*WHAT TO DO*
Of the lines in these entries, how many contain the string "that"? Give the number and nothing else.

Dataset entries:
=======

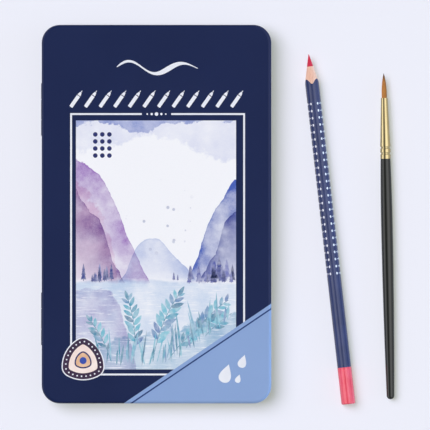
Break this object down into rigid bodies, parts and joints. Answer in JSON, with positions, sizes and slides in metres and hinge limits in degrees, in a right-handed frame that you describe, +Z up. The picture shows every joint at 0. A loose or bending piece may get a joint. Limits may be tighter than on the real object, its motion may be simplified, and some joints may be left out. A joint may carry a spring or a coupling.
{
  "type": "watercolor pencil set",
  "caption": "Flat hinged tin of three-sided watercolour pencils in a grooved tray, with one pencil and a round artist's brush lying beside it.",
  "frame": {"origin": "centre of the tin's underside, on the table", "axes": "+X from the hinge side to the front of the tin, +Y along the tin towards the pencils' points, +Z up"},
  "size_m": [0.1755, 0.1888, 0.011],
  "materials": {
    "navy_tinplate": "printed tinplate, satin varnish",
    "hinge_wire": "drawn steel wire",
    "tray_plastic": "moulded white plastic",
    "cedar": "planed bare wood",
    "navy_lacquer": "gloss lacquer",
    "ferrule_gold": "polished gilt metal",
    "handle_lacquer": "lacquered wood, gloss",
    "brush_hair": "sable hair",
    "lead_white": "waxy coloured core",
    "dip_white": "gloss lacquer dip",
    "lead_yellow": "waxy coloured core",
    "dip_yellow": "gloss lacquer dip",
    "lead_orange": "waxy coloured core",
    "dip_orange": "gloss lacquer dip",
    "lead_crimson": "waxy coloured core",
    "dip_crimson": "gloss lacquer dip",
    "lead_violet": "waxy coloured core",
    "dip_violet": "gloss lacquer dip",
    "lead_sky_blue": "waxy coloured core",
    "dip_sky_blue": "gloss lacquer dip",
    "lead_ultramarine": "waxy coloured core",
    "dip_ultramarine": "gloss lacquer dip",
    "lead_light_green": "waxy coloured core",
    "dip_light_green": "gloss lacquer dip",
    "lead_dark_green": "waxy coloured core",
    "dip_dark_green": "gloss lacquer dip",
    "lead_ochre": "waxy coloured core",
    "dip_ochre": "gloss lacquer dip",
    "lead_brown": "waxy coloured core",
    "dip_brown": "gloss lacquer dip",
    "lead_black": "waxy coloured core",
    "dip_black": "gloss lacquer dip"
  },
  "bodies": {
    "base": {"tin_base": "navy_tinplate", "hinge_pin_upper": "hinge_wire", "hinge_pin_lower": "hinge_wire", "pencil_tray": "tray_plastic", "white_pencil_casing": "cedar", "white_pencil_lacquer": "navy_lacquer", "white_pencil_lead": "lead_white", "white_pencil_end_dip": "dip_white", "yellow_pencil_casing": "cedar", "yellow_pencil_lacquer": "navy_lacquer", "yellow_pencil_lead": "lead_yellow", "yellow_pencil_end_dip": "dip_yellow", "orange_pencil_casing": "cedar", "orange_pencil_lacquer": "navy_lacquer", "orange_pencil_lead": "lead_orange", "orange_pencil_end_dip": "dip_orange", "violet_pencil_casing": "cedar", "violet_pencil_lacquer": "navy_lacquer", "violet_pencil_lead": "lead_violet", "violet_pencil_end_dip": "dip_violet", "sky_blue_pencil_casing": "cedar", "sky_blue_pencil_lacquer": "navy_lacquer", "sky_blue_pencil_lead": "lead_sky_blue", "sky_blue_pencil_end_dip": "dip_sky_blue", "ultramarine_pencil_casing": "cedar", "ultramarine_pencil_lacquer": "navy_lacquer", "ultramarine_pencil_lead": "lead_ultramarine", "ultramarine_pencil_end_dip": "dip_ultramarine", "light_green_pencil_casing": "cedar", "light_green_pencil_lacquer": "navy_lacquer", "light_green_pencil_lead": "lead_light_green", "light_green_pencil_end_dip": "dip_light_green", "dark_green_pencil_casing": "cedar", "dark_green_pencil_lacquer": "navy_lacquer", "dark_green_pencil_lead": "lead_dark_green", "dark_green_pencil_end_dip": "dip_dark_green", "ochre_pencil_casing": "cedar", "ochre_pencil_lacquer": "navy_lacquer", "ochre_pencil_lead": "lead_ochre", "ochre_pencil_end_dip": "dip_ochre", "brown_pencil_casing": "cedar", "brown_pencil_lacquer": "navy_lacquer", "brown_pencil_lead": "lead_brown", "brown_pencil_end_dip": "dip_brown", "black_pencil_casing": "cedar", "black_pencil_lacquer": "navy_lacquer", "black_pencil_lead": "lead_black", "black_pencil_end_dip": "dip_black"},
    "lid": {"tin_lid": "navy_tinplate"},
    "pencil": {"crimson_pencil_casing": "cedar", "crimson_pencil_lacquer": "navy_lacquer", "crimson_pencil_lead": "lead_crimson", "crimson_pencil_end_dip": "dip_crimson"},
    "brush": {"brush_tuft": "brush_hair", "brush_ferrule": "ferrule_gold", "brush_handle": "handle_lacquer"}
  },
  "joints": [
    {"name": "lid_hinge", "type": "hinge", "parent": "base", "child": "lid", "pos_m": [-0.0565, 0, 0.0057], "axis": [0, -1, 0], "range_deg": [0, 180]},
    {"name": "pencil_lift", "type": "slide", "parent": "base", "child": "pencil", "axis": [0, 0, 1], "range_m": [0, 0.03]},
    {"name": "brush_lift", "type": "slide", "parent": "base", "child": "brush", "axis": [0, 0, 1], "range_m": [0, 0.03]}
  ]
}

=======

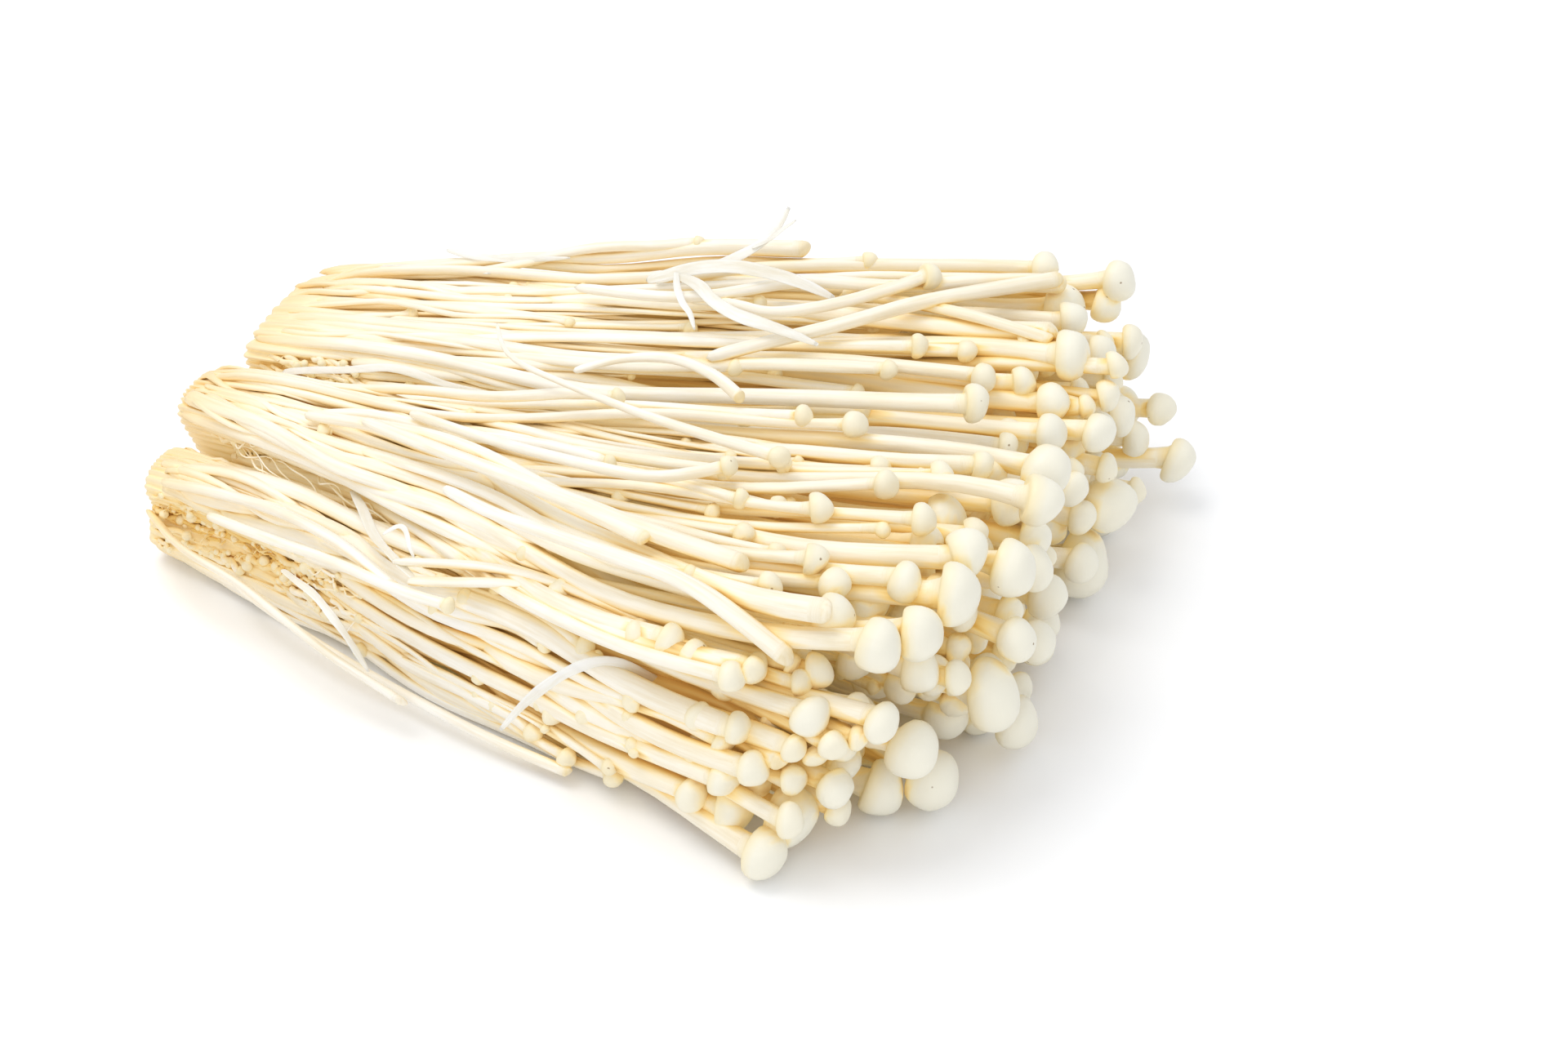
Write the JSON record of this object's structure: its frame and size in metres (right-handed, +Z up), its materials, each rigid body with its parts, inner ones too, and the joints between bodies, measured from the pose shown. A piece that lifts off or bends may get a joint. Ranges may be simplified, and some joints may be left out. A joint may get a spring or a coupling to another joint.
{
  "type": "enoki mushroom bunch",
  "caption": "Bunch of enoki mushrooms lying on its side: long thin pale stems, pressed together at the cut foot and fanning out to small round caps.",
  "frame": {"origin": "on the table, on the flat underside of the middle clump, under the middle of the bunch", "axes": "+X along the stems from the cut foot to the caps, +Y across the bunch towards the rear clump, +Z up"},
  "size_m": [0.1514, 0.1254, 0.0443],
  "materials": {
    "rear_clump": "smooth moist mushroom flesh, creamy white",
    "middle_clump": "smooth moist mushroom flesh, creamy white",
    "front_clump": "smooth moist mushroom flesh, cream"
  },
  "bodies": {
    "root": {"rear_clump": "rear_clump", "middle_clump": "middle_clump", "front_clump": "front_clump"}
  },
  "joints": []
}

=======

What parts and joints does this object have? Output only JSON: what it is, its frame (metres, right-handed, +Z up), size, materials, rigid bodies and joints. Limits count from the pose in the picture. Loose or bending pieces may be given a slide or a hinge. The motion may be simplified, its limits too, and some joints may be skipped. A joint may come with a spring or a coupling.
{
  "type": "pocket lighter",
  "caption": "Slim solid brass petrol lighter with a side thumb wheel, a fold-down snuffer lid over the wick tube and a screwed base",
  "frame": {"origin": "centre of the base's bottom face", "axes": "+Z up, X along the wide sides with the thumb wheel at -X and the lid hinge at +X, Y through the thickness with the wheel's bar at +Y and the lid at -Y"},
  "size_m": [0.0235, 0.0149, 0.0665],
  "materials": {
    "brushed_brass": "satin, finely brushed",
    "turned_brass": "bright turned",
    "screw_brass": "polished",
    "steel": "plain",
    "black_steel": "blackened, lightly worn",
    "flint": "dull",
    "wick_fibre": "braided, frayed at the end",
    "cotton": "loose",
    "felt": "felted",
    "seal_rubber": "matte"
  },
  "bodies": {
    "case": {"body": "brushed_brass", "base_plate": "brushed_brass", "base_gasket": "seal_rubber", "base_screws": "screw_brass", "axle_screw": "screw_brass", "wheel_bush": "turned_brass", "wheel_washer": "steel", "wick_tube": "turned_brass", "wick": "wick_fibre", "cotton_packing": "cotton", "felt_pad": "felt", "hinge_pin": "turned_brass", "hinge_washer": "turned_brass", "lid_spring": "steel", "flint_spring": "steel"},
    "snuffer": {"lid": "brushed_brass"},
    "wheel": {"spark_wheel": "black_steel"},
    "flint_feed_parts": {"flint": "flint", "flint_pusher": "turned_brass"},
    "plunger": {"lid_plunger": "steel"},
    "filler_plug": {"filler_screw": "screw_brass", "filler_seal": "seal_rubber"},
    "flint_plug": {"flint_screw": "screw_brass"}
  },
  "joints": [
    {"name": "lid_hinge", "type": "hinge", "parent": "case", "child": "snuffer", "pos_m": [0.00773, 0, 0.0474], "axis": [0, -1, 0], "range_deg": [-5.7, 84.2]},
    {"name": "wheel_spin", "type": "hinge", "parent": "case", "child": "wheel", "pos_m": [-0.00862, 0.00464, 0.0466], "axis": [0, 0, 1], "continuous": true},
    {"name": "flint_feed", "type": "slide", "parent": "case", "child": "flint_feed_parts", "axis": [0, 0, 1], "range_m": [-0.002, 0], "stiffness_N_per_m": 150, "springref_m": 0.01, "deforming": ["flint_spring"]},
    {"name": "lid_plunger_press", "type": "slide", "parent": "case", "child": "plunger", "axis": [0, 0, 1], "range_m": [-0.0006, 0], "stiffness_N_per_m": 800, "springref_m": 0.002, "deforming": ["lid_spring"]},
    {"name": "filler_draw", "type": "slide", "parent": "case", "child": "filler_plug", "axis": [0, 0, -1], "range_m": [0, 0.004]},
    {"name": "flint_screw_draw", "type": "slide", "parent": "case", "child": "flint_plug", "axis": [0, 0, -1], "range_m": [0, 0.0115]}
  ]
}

=======

*FINISHED TASK*
2